1 Hour Before Bed: Step Away from the Glow

Blue light from screens suppresses melatonin production — this is well-established science, not wellness speculation. But beyond the biochemistry, there’s the psychological dimension: social media’s endless scroll, the emotional charge of news, the dopamine hits that keep your brain seeking rather than settling.

This final hour is sacred territory. Trade the phone for a physical book. Try a body scan meditation. Gentle stretching. Anything that allows your brain to recognise the approaching night.

The micro-ritual: Phone in another room, or at minimum, airplane mode engaged. Remove the temptation entirely.

The Finishing Touches: Optimising Your Sleep Environment

The 3-2-1 framework forms the foundation, but these refinements elevate good sleep to exceptional:

The temperature question matters more than most realise — around 19°C (66°F) appears optimal, facilitating the natural body temperature drop that initiates sleep. Vigorous exercise, wonderful as it is, ideally wraps up four hours before bed, giving your core temperature time to normalise. Afternoon naps, particularly after 3 p.m., can quietly sabotage nighttime sleep pressure. White or pink noise machines mask environmental disruptions and have been shown to reduce sleep onset time. And that warm bath or shower, taken one to two hours before bed, creates a thermoregulatory effect — body temperature rises, then falls, mimicking the natural signal for sleep.
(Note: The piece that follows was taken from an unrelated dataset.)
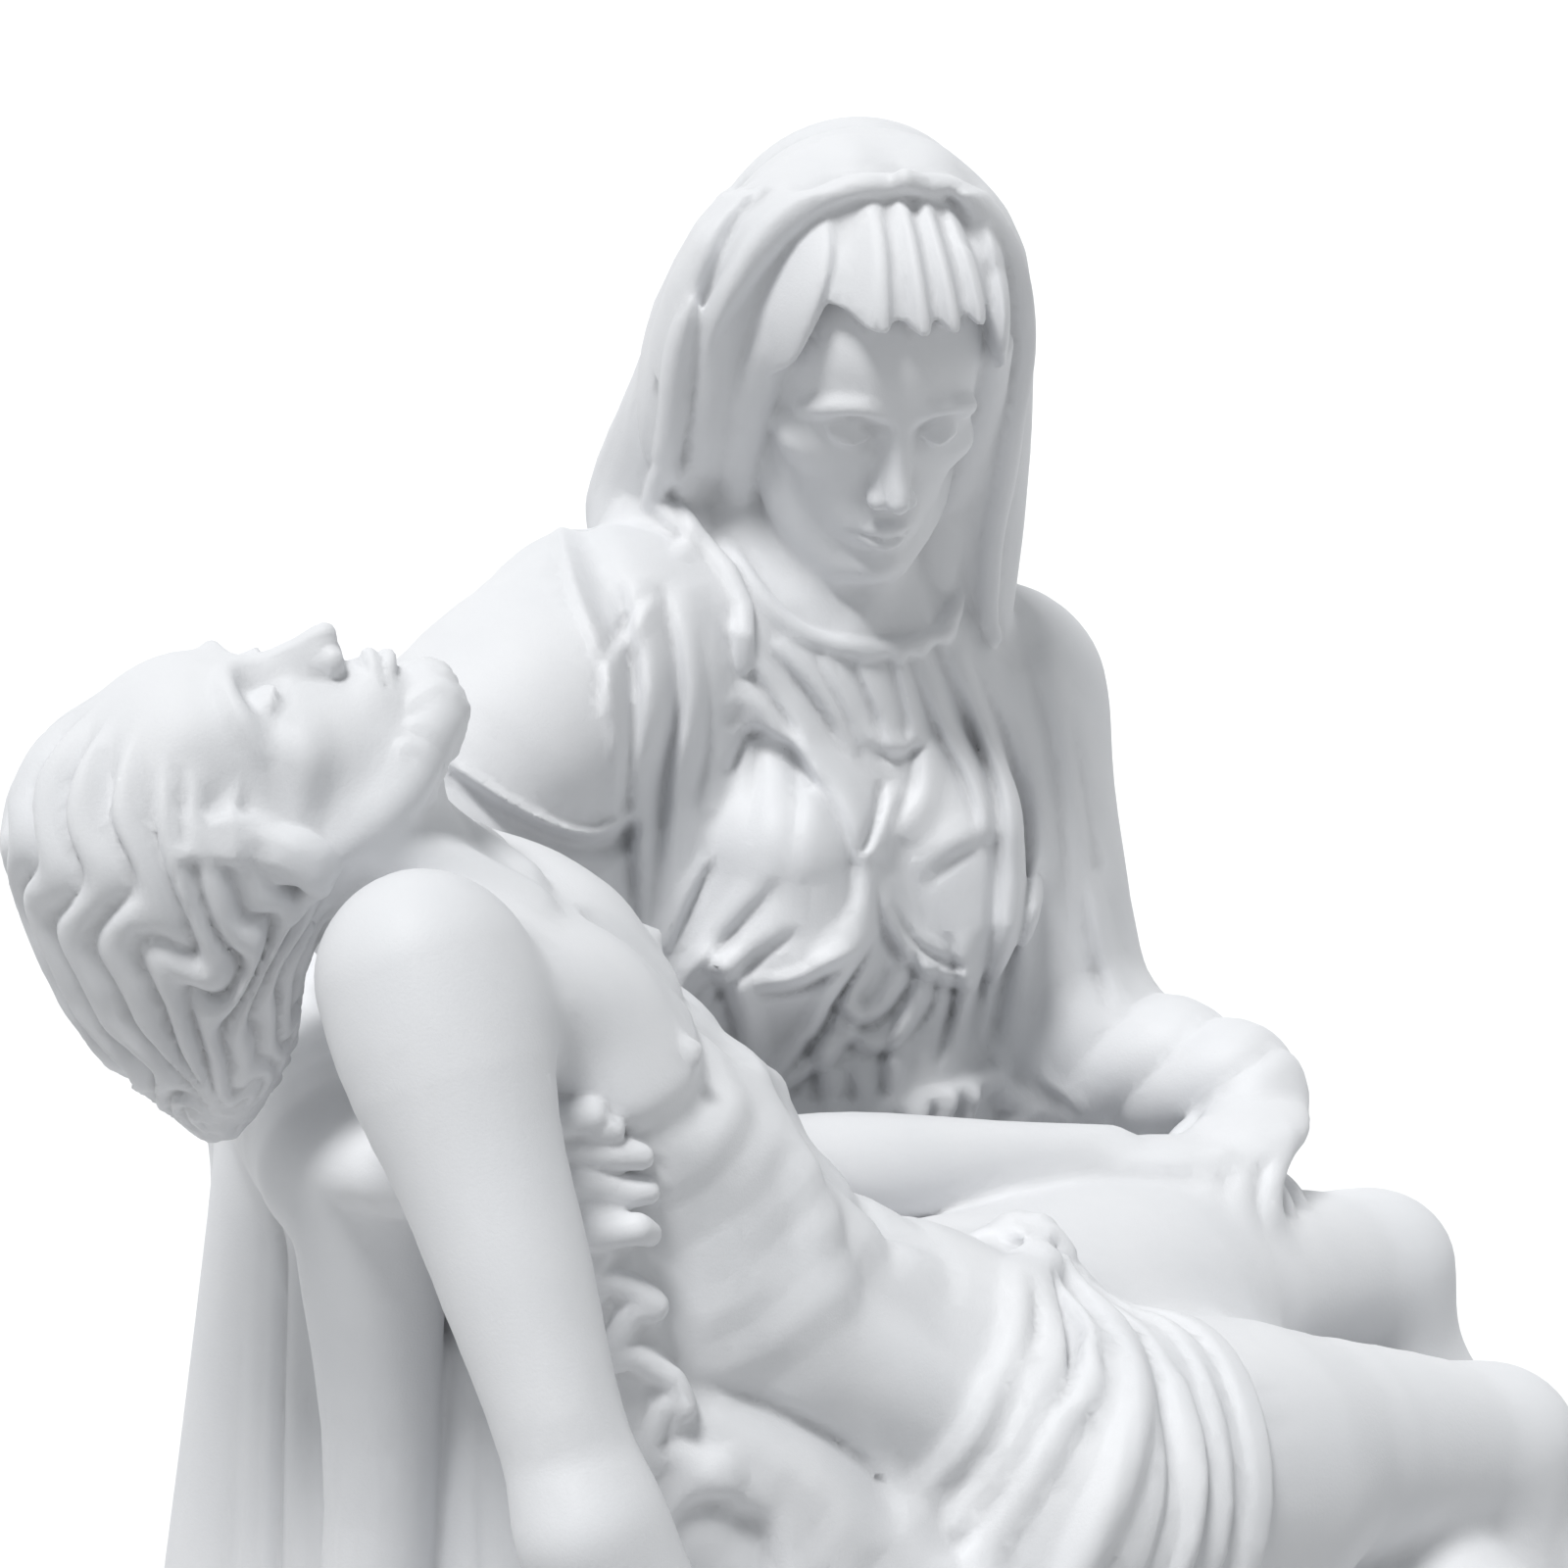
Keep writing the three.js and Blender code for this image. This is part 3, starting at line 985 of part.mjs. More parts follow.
// A closed geometry as a solid that can be joined and cut
function solid(geometry) {
  const bare = geometry.clone();
  bare.deleteAttribute("normal");
  bare.deleteAttribute("uv");
  const merged = mergeVertices(bare, 1e-4);
  return new wasm.Manifold(
    new wasm.Mesh({
      numProp: 3,
      vertProperties: merged.attributes.position.array,
      triVerts: new Uint32Array(merged.index.array),
    }),
  );
}

function geometryOf(made) {
  const mesh = made.getMesh();
  const geometry = new THREE.BufferGeometry();
  geometry.setAttribute("position", new THREE.BufferAttribute(mesh.vertProperties, 3));
  geometry.setIndex([...mesh.triVerts]);
  geometry.computeVertexNormals();
  return geometry;
}

const parian = new THREE.MeshStandardMaterial({ color: 0xe9eaec, roughness: 0.55, metalness: 0 });

const group = new THREE.Group();
const statue = new THREE.Mesh(geometryOf(solid(plinth()).add(solid(figures()))), parian);
statue.name = "pieta_statue";
group.add(statue);

export default group;
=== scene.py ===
# A white cast statuette: a seated, veiled woman with a dead man across her lap, on a low plinth.
# The two figures are modelled as clay on a grid of distances, as a sculptor builds up forms, and the
# clay's surface becomes one closed mesh. Everything is in the frame's metres, with +Z up.
import math

import bpy
import numpy as np
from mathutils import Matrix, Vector


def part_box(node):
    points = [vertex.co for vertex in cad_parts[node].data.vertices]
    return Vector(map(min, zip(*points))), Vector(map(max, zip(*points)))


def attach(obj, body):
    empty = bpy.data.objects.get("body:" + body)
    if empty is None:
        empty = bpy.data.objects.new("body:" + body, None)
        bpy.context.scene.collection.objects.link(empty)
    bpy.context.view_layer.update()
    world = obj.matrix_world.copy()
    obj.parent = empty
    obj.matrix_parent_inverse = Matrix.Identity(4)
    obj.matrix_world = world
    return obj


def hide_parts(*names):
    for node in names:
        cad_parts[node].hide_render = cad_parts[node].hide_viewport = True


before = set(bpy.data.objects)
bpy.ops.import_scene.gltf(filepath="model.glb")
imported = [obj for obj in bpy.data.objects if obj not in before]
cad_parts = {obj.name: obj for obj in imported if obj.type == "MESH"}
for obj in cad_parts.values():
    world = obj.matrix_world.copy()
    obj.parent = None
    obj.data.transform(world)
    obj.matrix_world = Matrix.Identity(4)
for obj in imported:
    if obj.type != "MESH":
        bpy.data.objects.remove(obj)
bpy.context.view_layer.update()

STATUE = "pieta_statue"
STATUE_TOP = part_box(STATUE)[1].z

# The plinth, in metres
PLINTH_HEIGHT = 0.020
PLINTH_BEVEL = 0.004
PLINTH_CORNER = 0.016
PLINTH_LENGTH = 0.242
PLINTH_DEPTH = 0.192
FOOT_EASE = 0.0004  # the small edge round the underside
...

Why This Works: The Science of Winding Down

The 3-2-1 Rule isn’t arbitrary. It’s distilled sleep hygiene — addressing digestive load, mental activation, and circadian signalling in a sequence that respects how your body actually functions.

Neuroscience confirms that consistent pre-sleep routines strengthen circadian rhythms, improving not just sleep quality but mood regulation, cognitive function, and immune resilience. Even imperfect adherence, over time, trains your brain to associate these cues with rest.


Starting Tonight

Begin where you are. One screen set aside. One cup of herbal tea. One conscious breath.